Trying to show what it is like sailing into Bainbridge Island on a ferry, I took this shot. But where’s the subject? All I see is a lot of featureless water. Plus the lighting was horrible – gray and flat. Processing in Lightroom was no help. There is no computer software known to humankind to add an interesting subject when there isn’t one to begin with!
March (out of the camera) – it’s just like being there, NOT!
This has so much wrong with it, where do I begin. It is majestic standing below the Double Alcove in Zion National Park, and I wanted to capture that feeling. So looking straight up, I took this image. What a waste of pixels! First, without context, a viewer has no idea what this is or what the scale is (it’s huge by the way). Plus there the contrast was huge. The sky was dark blue when the image was taken, and even processing in Lightroom couldn’t fix the contrast problem.
April (out of the camera) – dark and slanting.

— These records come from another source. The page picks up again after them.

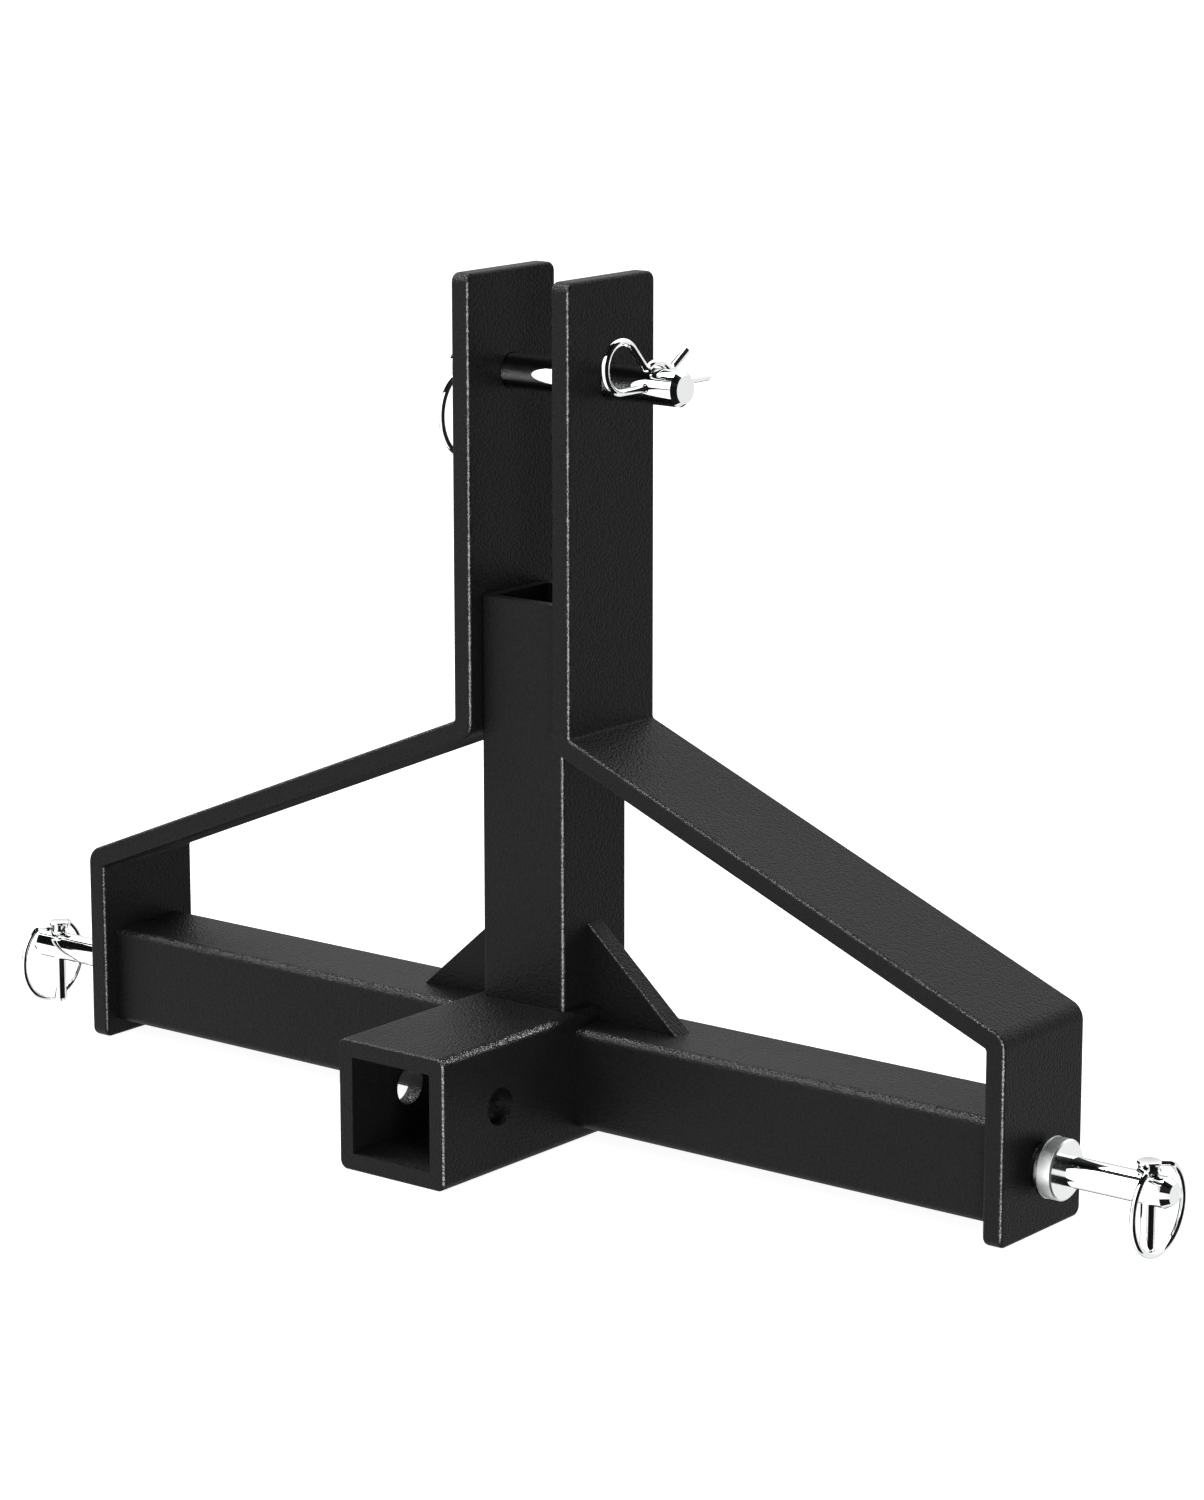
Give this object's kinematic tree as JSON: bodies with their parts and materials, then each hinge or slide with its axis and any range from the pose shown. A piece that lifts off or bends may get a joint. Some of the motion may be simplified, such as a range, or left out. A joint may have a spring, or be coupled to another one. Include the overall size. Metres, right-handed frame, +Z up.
{
  "type": "three point receiver hitch",
  "caption": "A-frame adapter that hangs on a tractor's three point linkage and carries a square receiver tube: bent flat bars over a square crossbar, with lower hitch pins and a top pin.",
  "frame": {"origin": "on the floor plane at the receiver tube's underside, straight below the middle of the crossbar", "axes": "+X along the crossbar to the right as seen from the receiver's mouth, +Y away from the mouth towards the tractor, +Z up"},
  "size_m": [0.7786, 0.1815, 0.4605],
  "materials": {
    "black_coat": "black fine-textured powder coat on steel",
    "chrome": "bright plated steel, polished",
    "zinc": "satin zinc-plated steel"
  },
  "bodies": {
    "frame": {"receiver_tube": "black_coat", "mast_column": "black_coat", "crossbar_left": "black_coat", "crossbar_right": "black_coat", "side_bar_left": "black_coat", "side_bar_right": "black_coat", "gusset_left": "black_coat", "gusset_right": "black_coat", "lower_pin_left": "chrome", "lower_pin_right": "chrome", "pin_boss_left": "black_coat", "pin_boss_right": "black_coat", "pin_washer_left": "zinc", "pin_washer_right": "zinc", "pin_collar_left": "zinc", "pin_collar_right": "zinc"},
    "top_pin": {"top_pin": "chrome", "hairpin_clip": "chrome"},
    "pull_ring": {"top_pin_ring": "chrome"},
    "linch_left": {"linch_pin_left": "chrome"},
    "linch_right": {"linch_pin_right": "chrome"},
    "hoop_left": {"linch_ring_left": "chrome"},
    "hoop_right": {"linch_ring_right": "chrome"}
  },
  "joints": [
    {"name": "top_pin_slide", "type": "slide", "parent": "frame", "child": "top_pin", "axis": [1, 0, 0], "range_m": [-0.0255, 0.014]},
    {"name": "pull_ring_swing", "type": "hinge", "parent": "top_pin", "child": "pull_ring", "pos_m": [-0.0562, 0, 0.4057], "axis": [0, 1, 0], "range_deg": [-17, 180]},
    {"name": "linch_lift_left", "type": "slide", "parent": "frame", "child": "linch_left", "axis": [0, 0, 1], "range_m": [0, 0.02]},
    {"name": "linch_lift_right", "type": "slide", "parent": "frame", "child": "linch_right", "axis": [0, 0, 1], "range_m": [0, 0.02]},
    {"name": "hoop_swing_left", "type": "hinge", "parent": "linch_left", "child": "hoop_left", "pos_m": [-0.374, 0, 0.0468], "axis": [0, 1, 0], "range_deg": [0, 250]},
    {"name": "hoop_swing_right", "type": "hinge", "parent": "linch_right", "child": "hoop_right", "pos_m": [0.374, 0, 0.0468], "axis": [0, -1, 0], "range_deg": [0, 250]}
  ]
}
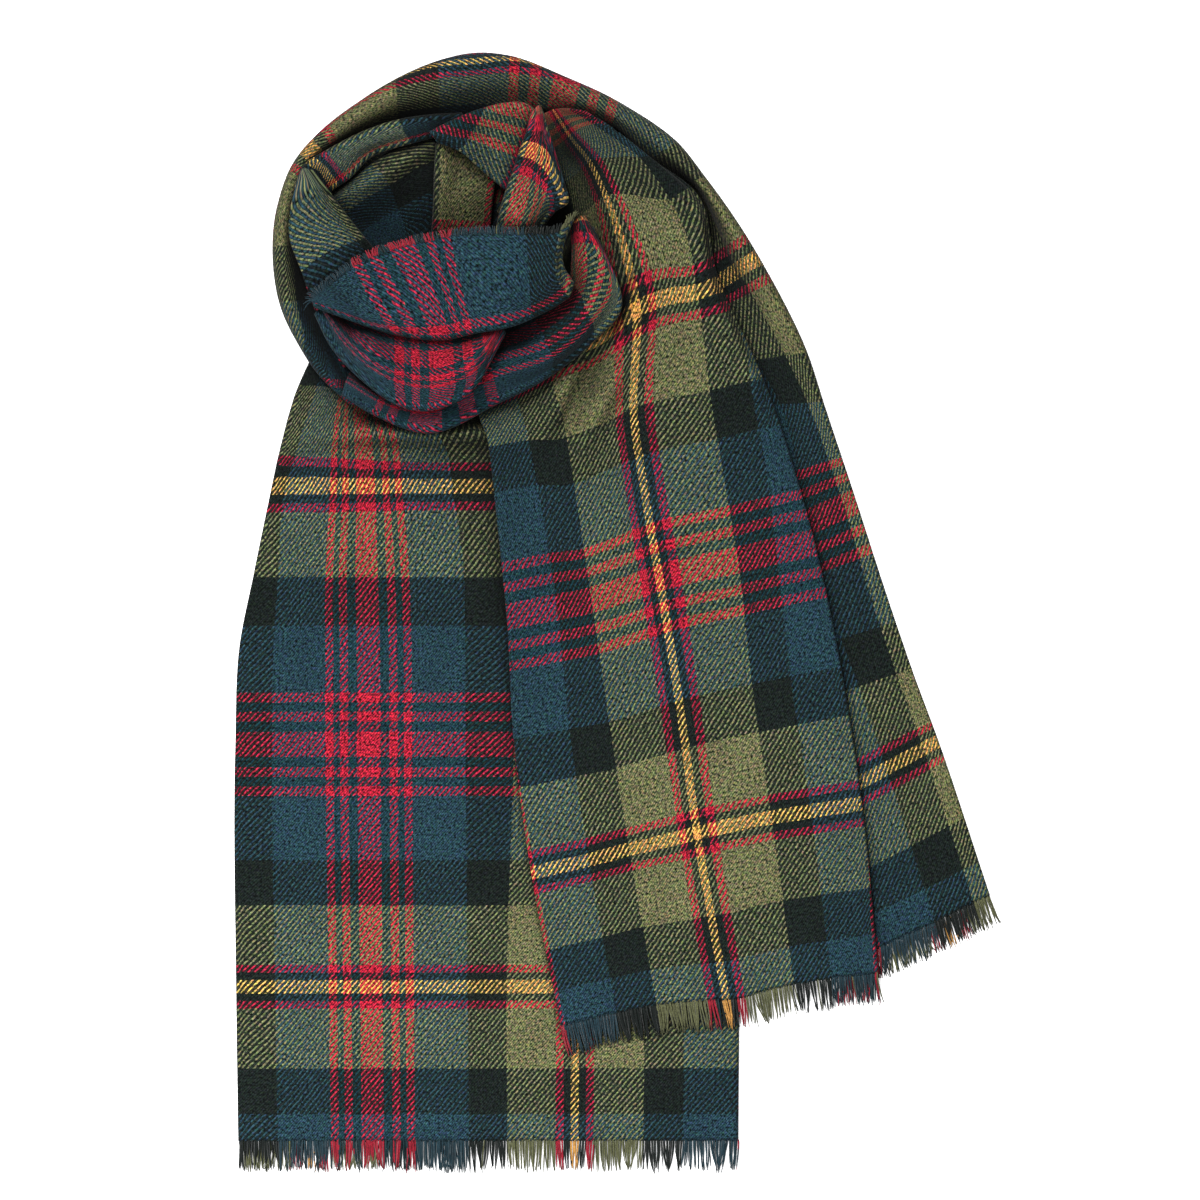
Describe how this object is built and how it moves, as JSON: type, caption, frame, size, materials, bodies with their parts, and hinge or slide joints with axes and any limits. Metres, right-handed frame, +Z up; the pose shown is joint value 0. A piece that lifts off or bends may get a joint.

This was shot trying to keep some detail in the sky, but I failed horribly. Though hard to tell from the image size shown here, it was so underexposed that “fixing” in in Lightroom came with unacceptable noise. I didn’t even bother fixing the horizon slant. Lesson learned (again) – check the exposure settings!
May (out of the camera) – artistic blur failure.
The processed version does nothing to help. The idea was to get a blurred person walking by the river in Spokane. But this just doesn’t work. The shutter speed was wrong and I pressed the shutter button at the wrong time, framing the subject at the wrong spot. However, this is actually a case where I applied a lesson previously learned – I took many shots from the same spot with different people walking by, using several different shutter speeds and did get a few acceptable results. This is just not one of them.
June (out of the camera) – great light star, bad everything else.
Attracted by the sun peeking through the pilings, I wanted to capture a light star and did succeed. I thought, at the time, I needed to work fast before the sun set. Unfortunately, I forgot about getting a level horizon, and fixing that in Lightroom causes the piling on the left to be too close to the frame edge. Trying to bring detail in the dark part of the image just brings unacceptable digital noise. Lesson learned (again) – take time to consider things like proper exposure and level horizons.
August (out of the camera) – bad bug shot.
Again, Lightroom has no magic “unsuck” filter and the processed images is no better than the original. Here I’ve focused on the wrong spot and cut off the tip of the wing with the frame. Yuck!
September (out of the camera) – how not to expose for the highlights.
The original shot was so overexposed that Lightroom adjustments can only turn a horrible image into an extremely bad image.
October (out of the camera) – failed artistic tilt.
Trying to capture the beauty of this stairway at the University of Washington, I experimented with a tilted perspective. It didn’t work. Fixing the tilt in Lightroom cropped off way too much. Though the experiment didn’t work, I did take other shots using more “normal” view angles and did come away with a few good shots.
November (out of the camera) – great sunset, bad (very bad) focus.
Though perhaps difficult to tell here, there is absolutely nothing in focus in this image, and no magic software exists to fix it. I took probably 30 or more shots of this building and sunset, and all have bad focus. Lesson learned (again) – don’t let your excitement for a good scene make you forget the fundamentals, like checking the focus. Auto focus is not perfect, especially in low light situations (as I proved to myself once again).
December (out of the camera) – whiteout!
While snowshoeing at Mount Rainier, I wanted to show the near whiteout conditions. I guess the image did succeed, because there isn’t much visible here. The processed version doesn’t do anything to help. Lesson learned (again) – when there is nothing much in the background, put something visible in the foreground.